We have come a long way since that time, and I have been pleased to be part of a government that has delivered for Australia what are internationally recognised as world-class superannuation and managed investment regimes. However, it is with great concern that I consider the impact on the estimated 4,000 to 6,000 investors that had investments with the Westpoint Group. I particularly noted in the report in the 16 March 2006 edition of the Business Review Weekly that over 60 per cent of the investors in Westpoint appear to be self-managed superannuation funds. These are people who relied on the fact that, while their investment was attracting high returns, it was considered to be low risk because of a guarantee by Westpoint. Little did they know that they were investing on the basis of information memoranda in the largely unregulated world of promissory notes.

The Westpoint fiasco has shown that there are problems not only with the regulator detecting and acting on risky promotions but with the law as it currently operates. The ASIC chairman, Jeff Lucy, told investors at a recent presentation that the Western Australian government had in 2002 raised with it concerns about the apparent gap in the Corporations Act in relation to promissory notes, yet ASIC did not take action in relation to the promissory notes for two years following the matter being brought to its attention. The fact that we are still waiting for the Supreme Court of Western Australia to rule on whether promissory notes issued by a Westpoint company were debentures or interests in a managed investment scheme is quite unsatisfactory and highlights a gap in the law that I believe should be addressed.

Denise Brailey, President of the Real Estate Consumer Association Inc., stated in an article on 25 November 2005 that she had passed a Westpoint information memorandum through to ASIC in 2001 raising concerns particularly with the promotion of the promissory notes as capital safe because of the Westpoint guarantees via a second ranking mortgage. ASIC did not take any action, and Westpoint set up a further 11 projects over the following four years. These are matters that I intend to raise with ASIC in the context of the next Senate estimates hearings.

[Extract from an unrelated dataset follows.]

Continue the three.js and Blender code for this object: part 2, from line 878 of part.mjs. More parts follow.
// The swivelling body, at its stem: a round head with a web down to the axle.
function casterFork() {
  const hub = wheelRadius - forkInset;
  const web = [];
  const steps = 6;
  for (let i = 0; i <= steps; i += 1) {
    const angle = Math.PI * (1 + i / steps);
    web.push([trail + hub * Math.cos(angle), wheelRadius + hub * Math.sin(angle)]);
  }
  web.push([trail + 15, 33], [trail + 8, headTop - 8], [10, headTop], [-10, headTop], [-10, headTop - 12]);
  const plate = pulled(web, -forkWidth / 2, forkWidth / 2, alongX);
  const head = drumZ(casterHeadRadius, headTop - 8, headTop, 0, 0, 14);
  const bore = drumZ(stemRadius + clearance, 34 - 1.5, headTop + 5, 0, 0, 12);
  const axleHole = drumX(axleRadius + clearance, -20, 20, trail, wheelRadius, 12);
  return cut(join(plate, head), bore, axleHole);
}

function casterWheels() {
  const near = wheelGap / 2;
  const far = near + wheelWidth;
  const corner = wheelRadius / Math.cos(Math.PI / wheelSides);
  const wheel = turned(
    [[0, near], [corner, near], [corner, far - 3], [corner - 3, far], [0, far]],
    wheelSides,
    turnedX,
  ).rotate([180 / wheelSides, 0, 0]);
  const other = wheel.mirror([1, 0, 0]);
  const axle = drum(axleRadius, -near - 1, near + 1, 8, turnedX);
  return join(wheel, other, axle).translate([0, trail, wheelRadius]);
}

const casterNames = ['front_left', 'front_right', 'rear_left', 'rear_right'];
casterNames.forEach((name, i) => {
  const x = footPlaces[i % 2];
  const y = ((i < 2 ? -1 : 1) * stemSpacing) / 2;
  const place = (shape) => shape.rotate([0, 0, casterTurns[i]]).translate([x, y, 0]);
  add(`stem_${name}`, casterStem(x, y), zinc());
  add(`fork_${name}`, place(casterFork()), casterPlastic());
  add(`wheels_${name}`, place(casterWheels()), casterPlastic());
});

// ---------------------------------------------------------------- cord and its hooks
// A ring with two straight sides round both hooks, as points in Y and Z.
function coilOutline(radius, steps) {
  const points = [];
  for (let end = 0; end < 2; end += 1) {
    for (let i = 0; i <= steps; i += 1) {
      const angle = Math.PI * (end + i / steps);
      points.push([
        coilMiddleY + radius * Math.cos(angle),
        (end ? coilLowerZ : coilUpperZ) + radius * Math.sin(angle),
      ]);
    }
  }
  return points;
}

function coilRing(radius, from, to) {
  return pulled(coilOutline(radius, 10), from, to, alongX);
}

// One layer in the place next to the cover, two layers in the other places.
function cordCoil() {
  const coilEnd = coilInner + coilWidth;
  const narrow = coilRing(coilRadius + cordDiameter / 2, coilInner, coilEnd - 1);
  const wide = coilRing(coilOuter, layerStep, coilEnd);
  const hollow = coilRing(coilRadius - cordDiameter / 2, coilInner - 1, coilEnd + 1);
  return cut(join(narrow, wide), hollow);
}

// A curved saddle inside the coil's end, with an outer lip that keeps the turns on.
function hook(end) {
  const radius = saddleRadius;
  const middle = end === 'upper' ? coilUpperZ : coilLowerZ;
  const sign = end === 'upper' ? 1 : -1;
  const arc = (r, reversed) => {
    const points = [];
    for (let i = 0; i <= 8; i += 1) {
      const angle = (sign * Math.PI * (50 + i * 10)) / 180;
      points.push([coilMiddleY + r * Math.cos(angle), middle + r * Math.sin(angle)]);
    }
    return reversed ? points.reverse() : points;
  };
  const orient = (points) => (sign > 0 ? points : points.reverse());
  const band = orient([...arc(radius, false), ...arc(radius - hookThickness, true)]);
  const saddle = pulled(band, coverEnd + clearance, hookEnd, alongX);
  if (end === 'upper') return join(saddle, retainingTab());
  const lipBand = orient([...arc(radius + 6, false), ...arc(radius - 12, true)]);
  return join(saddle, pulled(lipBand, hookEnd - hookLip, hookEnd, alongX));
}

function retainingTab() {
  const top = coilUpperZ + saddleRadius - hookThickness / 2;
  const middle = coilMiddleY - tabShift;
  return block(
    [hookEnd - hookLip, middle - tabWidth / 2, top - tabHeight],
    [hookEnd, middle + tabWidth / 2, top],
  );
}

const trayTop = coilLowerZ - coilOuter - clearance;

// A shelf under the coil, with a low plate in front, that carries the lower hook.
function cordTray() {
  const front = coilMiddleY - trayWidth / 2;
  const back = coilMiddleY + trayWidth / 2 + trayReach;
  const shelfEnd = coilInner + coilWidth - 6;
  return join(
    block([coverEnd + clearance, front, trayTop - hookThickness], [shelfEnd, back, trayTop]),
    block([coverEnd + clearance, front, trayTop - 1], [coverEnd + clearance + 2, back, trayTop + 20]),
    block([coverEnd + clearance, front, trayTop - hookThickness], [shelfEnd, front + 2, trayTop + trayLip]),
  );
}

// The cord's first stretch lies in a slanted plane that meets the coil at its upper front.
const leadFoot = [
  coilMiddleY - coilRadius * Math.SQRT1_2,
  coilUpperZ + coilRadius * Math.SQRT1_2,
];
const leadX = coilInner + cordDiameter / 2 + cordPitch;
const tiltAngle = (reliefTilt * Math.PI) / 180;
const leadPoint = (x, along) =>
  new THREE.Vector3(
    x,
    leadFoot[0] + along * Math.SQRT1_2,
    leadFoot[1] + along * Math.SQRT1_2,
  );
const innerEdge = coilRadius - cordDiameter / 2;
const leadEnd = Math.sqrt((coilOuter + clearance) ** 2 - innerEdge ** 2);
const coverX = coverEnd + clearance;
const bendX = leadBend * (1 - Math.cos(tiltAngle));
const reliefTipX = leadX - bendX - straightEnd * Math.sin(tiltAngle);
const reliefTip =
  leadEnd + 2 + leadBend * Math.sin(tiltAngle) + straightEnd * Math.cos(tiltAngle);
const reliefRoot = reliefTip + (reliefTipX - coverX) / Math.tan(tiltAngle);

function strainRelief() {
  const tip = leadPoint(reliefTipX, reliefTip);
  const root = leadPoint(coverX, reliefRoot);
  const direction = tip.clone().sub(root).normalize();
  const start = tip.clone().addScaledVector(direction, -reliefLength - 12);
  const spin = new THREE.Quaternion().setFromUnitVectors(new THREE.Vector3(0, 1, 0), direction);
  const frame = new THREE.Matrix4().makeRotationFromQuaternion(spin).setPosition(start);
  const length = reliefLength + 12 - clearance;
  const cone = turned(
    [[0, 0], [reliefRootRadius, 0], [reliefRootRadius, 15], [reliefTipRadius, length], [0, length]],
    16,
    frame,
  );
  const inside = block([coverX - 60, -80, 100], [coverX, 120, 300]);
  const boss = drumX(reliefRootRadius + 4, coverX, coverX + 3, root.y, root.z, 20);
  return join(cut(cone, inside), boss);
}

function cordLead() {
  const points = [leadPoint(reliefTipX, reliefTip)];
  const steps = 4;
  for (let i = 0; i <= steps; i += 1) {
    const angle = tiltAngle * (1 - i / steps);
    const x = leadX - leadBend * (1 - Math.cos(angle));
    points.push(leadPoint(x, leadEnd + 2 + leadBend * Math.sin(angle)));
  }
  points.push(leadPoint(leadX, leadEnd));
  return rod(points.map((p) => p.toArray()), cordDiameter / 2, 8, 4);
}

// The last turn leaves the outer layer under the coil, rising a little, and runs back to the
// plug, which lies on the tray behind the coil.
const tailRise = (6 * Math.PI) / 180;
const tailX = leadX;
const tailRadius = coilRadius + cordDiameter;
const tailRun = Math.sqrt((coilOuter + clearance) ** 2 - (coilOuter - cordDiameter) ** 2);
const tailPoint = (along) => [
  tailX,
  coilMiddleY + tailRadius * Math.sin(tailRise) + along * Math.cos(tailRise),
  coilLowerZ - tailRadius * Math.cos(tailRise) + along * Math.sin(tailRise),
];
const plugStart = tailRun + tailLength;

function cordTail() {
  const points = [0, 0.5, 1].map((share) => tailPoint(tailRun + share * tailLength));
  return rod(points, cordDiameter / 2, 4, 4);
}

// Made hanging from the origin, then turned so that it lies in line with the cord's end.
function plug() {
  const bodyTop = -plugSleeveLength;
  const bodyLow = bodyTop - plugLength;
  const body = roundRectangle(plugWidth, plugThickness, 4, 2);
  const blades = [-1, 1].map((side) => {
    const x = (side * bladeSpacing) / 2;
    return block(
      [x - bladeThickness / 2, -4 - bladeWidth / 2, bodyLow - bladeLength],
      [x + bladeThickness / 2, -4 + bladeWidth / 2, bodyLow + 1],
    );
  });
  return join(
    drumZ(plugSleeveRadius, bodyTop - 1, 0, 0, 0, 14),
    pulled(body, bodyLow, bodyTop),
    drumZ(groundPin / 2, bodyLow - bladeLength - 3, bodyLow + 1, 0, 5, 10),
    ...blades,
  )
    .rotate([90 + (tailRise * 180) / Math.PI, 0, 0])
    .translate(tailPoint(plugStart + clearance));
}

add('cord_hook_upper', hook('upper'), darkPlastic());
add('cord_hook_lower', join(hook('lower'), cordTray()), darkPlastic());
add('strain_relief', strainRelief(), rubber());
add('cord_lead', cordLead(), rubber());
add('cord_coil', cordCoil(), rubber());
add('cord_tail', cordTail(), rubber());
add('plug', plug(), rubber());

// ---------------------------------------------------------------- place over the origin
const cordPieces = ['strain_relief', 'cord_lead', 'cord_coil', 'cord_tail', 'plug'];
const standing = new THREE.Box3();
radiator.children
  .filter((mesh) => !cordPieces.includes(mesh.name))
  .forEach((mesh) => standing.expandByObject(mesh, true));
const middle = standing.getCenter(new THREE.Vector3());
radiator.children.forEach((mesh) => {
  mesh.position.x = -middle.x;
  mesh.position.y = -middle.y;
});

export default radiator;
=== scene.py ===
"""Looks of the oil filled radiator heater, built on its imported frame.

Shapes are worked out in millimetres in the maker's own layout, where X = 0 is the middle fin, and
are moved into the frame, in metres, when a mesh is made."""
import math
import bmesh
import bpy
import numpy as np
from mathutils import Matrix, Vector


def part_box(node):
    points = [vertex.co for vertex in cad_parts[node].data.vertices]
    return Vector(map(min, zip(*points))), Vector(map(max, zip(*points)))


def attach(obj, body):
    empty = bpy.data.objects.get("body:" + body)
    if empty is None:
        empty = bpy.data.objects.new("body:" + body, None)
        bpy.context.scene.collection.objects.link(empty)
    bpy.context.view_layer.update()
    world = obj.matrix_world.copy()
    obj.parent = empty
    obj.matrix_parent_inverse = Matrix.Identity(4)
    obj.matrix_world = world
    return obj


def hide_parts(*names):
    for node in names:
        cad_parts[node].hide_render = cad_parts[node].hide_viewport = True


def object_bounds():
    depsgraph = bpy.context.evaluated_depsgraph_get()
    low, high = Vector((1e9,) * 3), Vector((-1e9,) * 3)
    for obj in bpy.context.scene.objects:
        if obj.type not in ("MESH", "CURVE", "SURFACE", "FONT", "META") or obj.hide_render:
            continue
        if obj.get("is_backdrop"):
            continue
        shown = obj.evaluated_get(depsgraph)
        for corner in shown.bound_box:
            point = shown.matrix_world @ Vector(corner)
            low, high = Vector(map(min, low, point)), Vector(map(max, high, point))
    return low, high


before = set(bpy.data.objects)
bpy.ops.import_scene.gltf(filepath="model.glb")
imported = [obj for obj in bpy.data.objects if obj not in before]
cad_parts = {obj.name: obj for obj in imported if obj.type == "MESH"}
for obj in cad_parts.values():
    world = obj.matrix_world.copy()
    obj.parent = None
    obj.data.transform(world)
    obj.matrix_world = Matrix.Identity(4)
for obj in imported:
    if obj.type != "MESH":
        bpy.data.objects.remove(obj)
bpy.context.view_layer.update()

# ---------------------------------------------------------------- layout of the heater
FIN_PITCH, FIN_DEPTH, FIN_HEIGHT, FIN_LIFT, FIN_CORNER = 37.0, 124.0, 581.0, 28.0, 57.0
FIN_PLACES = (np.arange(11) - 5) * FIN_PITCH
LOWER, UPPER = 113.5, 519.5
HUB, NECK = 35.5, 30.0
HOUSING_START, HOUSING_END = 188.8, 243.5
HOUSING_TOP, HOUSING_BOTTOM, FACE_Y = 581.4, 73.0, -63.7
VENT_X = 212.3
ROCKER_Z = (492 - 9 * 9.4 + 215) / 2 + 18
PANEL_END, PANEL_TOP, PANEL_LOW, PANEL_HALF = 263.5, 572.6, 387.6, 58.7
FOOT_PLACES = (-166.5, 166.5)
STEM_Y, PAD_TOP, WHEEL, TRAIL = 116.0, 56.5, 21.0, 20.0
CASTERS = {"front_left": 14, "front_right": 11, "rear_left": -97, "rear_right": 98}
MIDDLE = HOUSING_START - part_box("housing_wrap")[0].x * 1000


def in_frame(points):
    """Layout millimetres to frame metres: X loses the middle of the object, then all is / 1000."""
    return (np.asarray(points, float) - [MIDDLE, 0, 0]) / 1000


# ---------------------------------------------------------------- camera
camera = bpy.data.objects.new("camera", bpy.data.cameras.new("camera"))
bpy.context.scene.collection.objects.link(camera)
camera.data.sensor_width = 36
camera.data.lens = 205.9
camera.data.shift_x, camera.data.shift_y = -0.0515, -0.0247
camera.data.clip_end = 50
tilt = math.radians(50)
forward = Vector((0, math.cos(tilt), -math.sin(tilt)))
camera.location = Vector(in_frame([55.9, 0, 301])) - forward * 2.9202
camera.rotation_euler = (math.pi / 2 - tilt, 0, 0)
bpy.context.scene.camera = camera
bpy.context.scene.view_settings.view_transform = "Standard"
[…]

Why did Westpoint happen? Westpoint was a property developer with buildings going up all over the country. Westpoint was desperate for cash, and so offered high investment returns and commissions for distribution. To their investors, they promised a guarantee of 12 per cent interest, and to financial planners they offered up to eight per cent in commissions on funds raised. In comparison the Westpoint income fund, a regulated managed investment scheme, offered investors an indicative fixed rate of return ranging from nine per cent for a one-year fixed term to 10 per cent per annum for a three-year term. The fund offered advisers a maximum commission of only 2½ per cent.

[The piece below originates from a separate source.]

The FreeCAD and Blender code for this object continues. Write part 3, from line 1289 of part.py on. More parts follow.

While I note that the ASIC investigation is continuing in relation to the group and that action has been taken to wind up certain entities in the Westpoint Group, this is a matter that the government should seek to address at both a legislative and a regulatory level. Mezzanine finance generally is a recognised high-risk commercial product. It was the abuse of the product that regulators should have been looking into. The fact that it was offered to unsophisticated investors should attract a higher level of protection under the law and should be a focus of regulatory attention. We regulate fundraising to retail investors under a regulated disclosure regime. Disclosure cannot remove risk, and if you know that an investment is a high-risk proposition you must be prepared to suffer the loss in the same way that you will pocket the profits if the investment is successful.

While this parliament cannot prevent a company from making a loss in the same way, it cannot ensure that a company is profitable; however, we are responsible as legislators for the legal structure providing fundamental protections to investors and ensuring that disclosure is appropriate. Westpoint illustrates that there is still work to be done in ensuring that Australia has a regulatory regime that promotes investor confidence and efficiency while ensuring that retail investors are aware of the risks of such an investment. Both advisers and investors are reliant on the disclosure of information that is adequate or fit for purpose in making an informed investment decision. The provision of this information is primarily the responsibility of the entity and persons offering the investment opportunity. The noted writer Terry McCrann stated in the Adelaide Sunday Mail on 12 March this year that the solution is not more red tape but effective disclosure and effective professional financial planning advice while not killing the riskier investments that are a crucial part of our economic and business success.

Let me conclude tonight by presenting a challenge to ASIC. I have with me here a copy of yesterday’s Money insert from the Sydney Morning Herald. Can ASIC tell me how many of the advertisements for investment moneys in this insert, this paper, come under their responsibility? Furthermore, which ones, I ask ASIC, are outside their bounds and just why is that the case? This is an area in which we need to take action to protect our fellow Australians and to make sure that they can invest with confidence that the market is being properly regulated. I thank the Senate and I look forward to legislative action.